Une troisième condition, l’acceptation des affordances, déjà suggérée par Lazaric et Denis (2005), est donnée à voir dans l’étude de Cacciatori (2012). L’autrice analyse l’introduction de différents artefacts (un classeur Excel, une base de données Microsoft Access et une procédure de réponse aux appels d’offres), au sein d’un bureau d’étude en conception technique, crées pour supporter l’élaboration d’une nouvelle routine de réponse à des appels d’offre. Elle constate que ces artefacts ne sont pas mobilisés par tous les acteurs, ne permettant pas l’émergence de la nouvelle routine. Selon Cacciatori cet échec peut être expliqué par le fait que ces artefacts cristallisent le point de vue d’une seule communauté d’acteurs, or différentes communautés doivent collaborer pour réaliser cette routine. Les affordances suscitées par les inscriptions artefactuelles ne sont pas acceptables pour les autres communautés parce qu’elles ne sont pas alignées avec leurs intérêts, lesquels sont intimement liés à leurs objectifs et leurs représentations ostensives. Cacciatori (2012) souligne ainsi l’importance de l’acceptation des affordances par tous les acteurs de la routine (ou du moins une large majorité) pour que celles-ci soit effectivement énactées dans la pratique.

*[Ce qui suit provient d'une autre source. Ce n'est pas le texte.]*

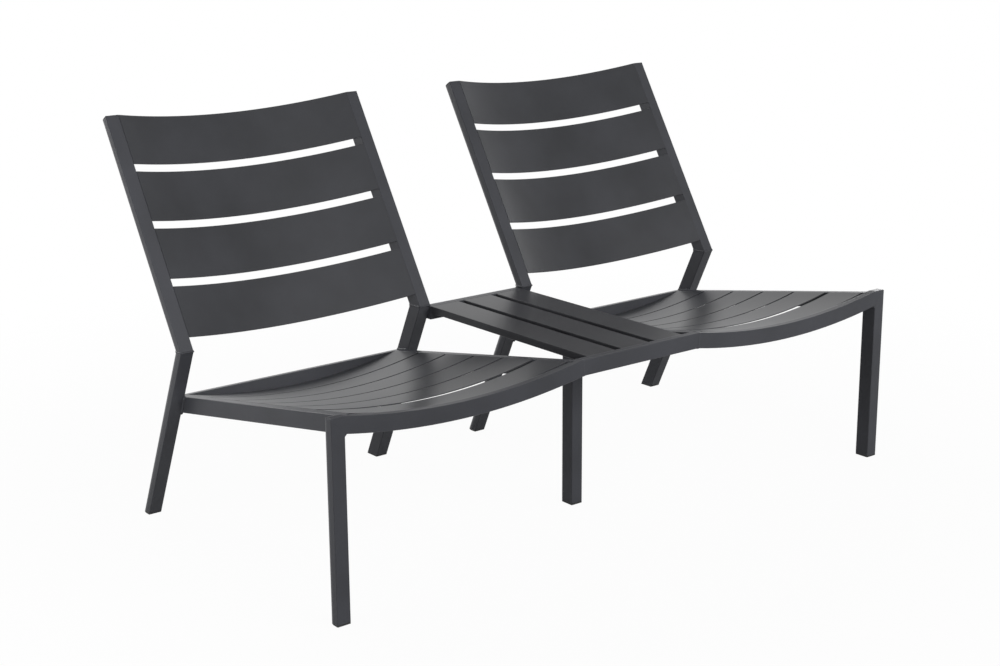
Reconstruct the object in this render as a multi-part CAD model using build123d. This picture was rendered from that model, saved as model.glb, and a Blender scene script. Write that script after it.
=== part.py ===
from build123d import *
import os
from math import acos, asin, cos, degrees, radians, sin, sqrt

# Double lounger: two low chairs joined by a level table, one welded aluminium frame on seven legs.
# Millimetres, X to the right, Y to the back, Z up; the origin is on the floor under the middle.
# Depths are measured back from the front face of the front legs, angles are in degrees.

# Layout of the whole piece
chair_pitch = 900.0           # middle of one seat to the middle of the other
seat_clear_width = 572.0      # between a chair's two back posts
table_height = 407.0          # top of the front rail, the table's rear rail and the elbows
elbow_depth = 558.0           # front face of a back post where it meets its rear leg
rear_foot_depth = 748.0       # front face of a rear leg at the floor
back_post_length = 534.5      # elbow to post top, along the front face
back_lean = 31.1              # of the back posts, from upright
seat_tilt = 10.26             # of the seats, down to the back
overrun = 80.0                # extra length that the mitre cuts remove

# Extrusion of the legs, posts and front rail: flat front and inner side, one rounded outer rear corner
leg_width = 30.0
leg_depth = 35.0
rail_height = 34.0
round_radius = 23.0           # of that corner
tube_wall = 2.0
edge_break = 1.0              # small chamfer along the sharp edges of every tube
corner_radius = 4.0           # outer top corner of a front leg and its rail
corner_bead = 6.0             # weld fillet under that corner
cap_thickness = 3.0           # plate that closes a back post

# Back slats
back_slats = 4
back_slat_width = 112.5
back_slat_gap = 17.5
back_slat_thickness = 3.5
back_sag = 50.0               # how far a slat bows backwards at its middle

# Seat frame and slats
seat_length = 663.0           # along the slope, from the front face plane to the rear rail's back
seat_rail_width = 20.0
seat_rail_height = 35.0
seat_sag = 27.0               # of the front rail and of every seat slat
rail_end_radius = 60.0        # bend that levels the front rail off before a front leg
seat_slats = 6
seat_slat_gap = 6.5
seat_front_gap = 16.0         # wider gap behind the first slat
seat_slat_thickness = 2.0
seat_lap = 9.0                # first slat over the rounded back of the front rail

# Table and its middle leg
table_slats = 3
table_slat_width = 78.0
table_slat_height = 16.0
table_slat_gap = 16.0
table_drop = 3.0              # of the slats, below the rails around them
table_lap = 18.0              # slats over the rounded back of the front rail
table_rail_depth = 20.0
middle_leg_depth = 34.0
middle_leg_setback = 205.0
cross_bar_thickness = 5.0
cross_bar_inset = 20.0        # from the outer edges of the slats, so that the bar stays out of sight

# Plastic glides under the legs
glide_height = 4.0
plug_length = 16.0
plug_clearance = 0.2

# Places worked out from the sizes above
half_clear = seat_clear_width / 2
chair_x = chair_pitch / 2
post_x = chair_x + half_clear
table_half = chair_x - half_clear - leg_width
side_flat = leg_depth - round_radius
back_reach = max(leg_depth, back_sag + back_slat_thickness)
post_top_depth = elbow_depth + back_post_length * sin(radians(back_lean))
overall_depth = post_top_depth + back_reach * cos(radians(back_lean))
front_y = -overall_depth / 2
across = Vector(1, 0, 0)
backwards = Vector(0, 1, 0)
upwards = Vector(0, 0, 1)
chair_middle = Plane(origin=(chair_x, 0, 0), x_dir=backwards, z_dir=across)


def arc_radius(half, sag):
    # Radius of an arc through two edges and a middle that hangs below them
    return (half**2 + sag**2) / (2 * sag)


def place(x, depth, height):
    return Vector(x, front_y + depth, height)


def keep_above(blank, plane):
    return split(blank, bisect_by=plane, keep=Keep.TOP)


def keep_below(blank, plane):
    return split(blank, bisect_by=plane, keep=Keep.BOTTOM)


def d_section(width, inset=0):
    # Inner side on local x 0, front on local y 0, outer rear corner rounded
    outer = width - inset
    rear = leg_depth - inset
    bend = CenterArc((width - round_radius, side_flat), round_radius - inset, 0, 90)
    sides = Polyline(bend @ 1, (inset, rear), (inset, inset), (outer, inset), bend @ 0)
    return make_face([bend, sides])


def d_outline(width):
    face = d_section(width)
    return chamfer(face.vertices().group_by(Axis.Y)[0], edge_break)


def d_tube(width):
    return d_outline(width) - d_section(width, tube_wall)


def box_hole(width, height, inset):
    corner = Pos(-inset, -inset)
    return corner * Rectangle(width - 2 * inset, height - 2 * inset, align=(Align.MAX, Align.MAX))


def box_outline(width, height):
    face = Rectangle(width, height, align=(Align.MAX, Align.MAX))
    return chamfer(face.vertices(), edge_break)


def box_tube(width, height):
    # Rectangular tube section that hangs from its corner of greatest x and y
    return box_outline(width, height) - box_hole(width, height, tube_wall)


def bowed_sheet(half, sag, thickness):
    # Section of a slat: its face sags between its ends, its back is concentric
    radius = arc_radius(half, sag)
    back_edge = radius - sag - sqrt((radius + thickness)**2 - half**2)
    face = ThreePointArc((-half, 0), (0, -sag), (half, 0))
    back = ThreePointArc((-half, back_edge), (0, -sag - thickness), (half, back_edge))
    return make_face([face, back, Line(face @ 0, back @ 0), Line(face @ 1, back @ 1)])


# Rear legs and back posts, drawn as the right chair's outer pair
foot = place(post_x, rear_foot_depth, 0)
elbow = place(post_x, elbow_depth, table_height)
leg_run = (elbow - foot).length
leg_up = (elbow - foot).normalized()
post_up = Vector(0, sin(radians(back_lean)), cos(radians(back_lean)))
elbow_mitre = Plane(origin=elbow, x_dir=across, z_dir=leg_up + post_up)
rear_leg_axis = Plane(origin=foot, x_dir=across, z_dir=leg_up)
post_axis = Plane(origin=elbow, x_dir=across, z_dir=post_up)
glide_top = Plane.XY.offset(glide_height)
plug_top = Plane.XY.offset(glide_height + plug_length)


def rear_leg():
    blank = extrude(rear_leg_axis.offset(-overrun) * d_tube(leg_width), leg_run + 2 * overrun)
    return keep_above(keep_below(blank, elbow_mitre), glide_top)


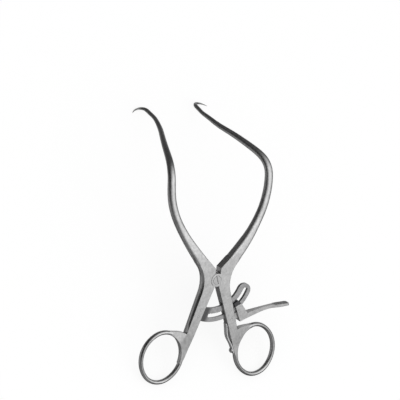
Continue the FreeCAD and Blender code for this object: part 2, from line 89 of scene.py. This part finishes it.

En définitive, à ce jour les travaux mettent en évidence au moins trois conditions contribuant à ce que les affordances suscitent des performances congruentes avec les inscriptions : la compréhension, la désirabilité et l’acceptation des affordances. Ces apports sont mobilisés dans la figure 3 pour préciser la figure 2 : les performances auront tendance à être plus congruentes avec les intentions inscrites lorsque les affordances de celles-ci sont compréhensives, désirables et/ou acceptables. Les articles informent sur certaines caractéristiques favorisant la création de ces conditions (clarté de l’inscription, impression positive des affordances, alignement des affordances et des intérêts). Ces résultats mériteraient toutefois d’être consolidés et développés.
Les interactions sociales supports des inscriptions et des affordances
D’Adderio (2011, 2014) suggère que les interactions sociales, dans lesquelles sont encastrés les artefacts de la routine, rendent possible, soutiennent et renforcent les mécanismes d’inscription et d’affordance. Ce tout forme un assemblage socio(-)matériel qui supporte la dynamique de la routine[14]. En effet, puisque les inscriptions sont le résultat d’arrangements sélectifs issus des interactions entre différents membres de l’organisation (participant ou non à la mise en oeuvre de la routine), elles sont le résultat d’un processus social que nous qualifions de processus d’inscription. Par ailleurs, la compréhension, la désirabilité ou l’acceptation des affordances ne vont pas de soi. Elles sont aussi des constructions sociales résultant en grande partie d’interactions entre les acteurs organisationnels. Aussi, c’est à travers ces interactions sociales que se joue la congruence entre l’intention inscrite dans l’artefact et les performances de la routine. Nous désignons les interactions qui participent à la construction et au maintien de cette congruente par l’expression processus d’affordance. Un nombre restreint de travaux sur le rôle des artefacts dans la dynamique des routines – pour certains déjà discutés ci-dessus – permettent de repérer des apports intéressants à mettre en lien avec les processus d’inscription et d’affordance[15].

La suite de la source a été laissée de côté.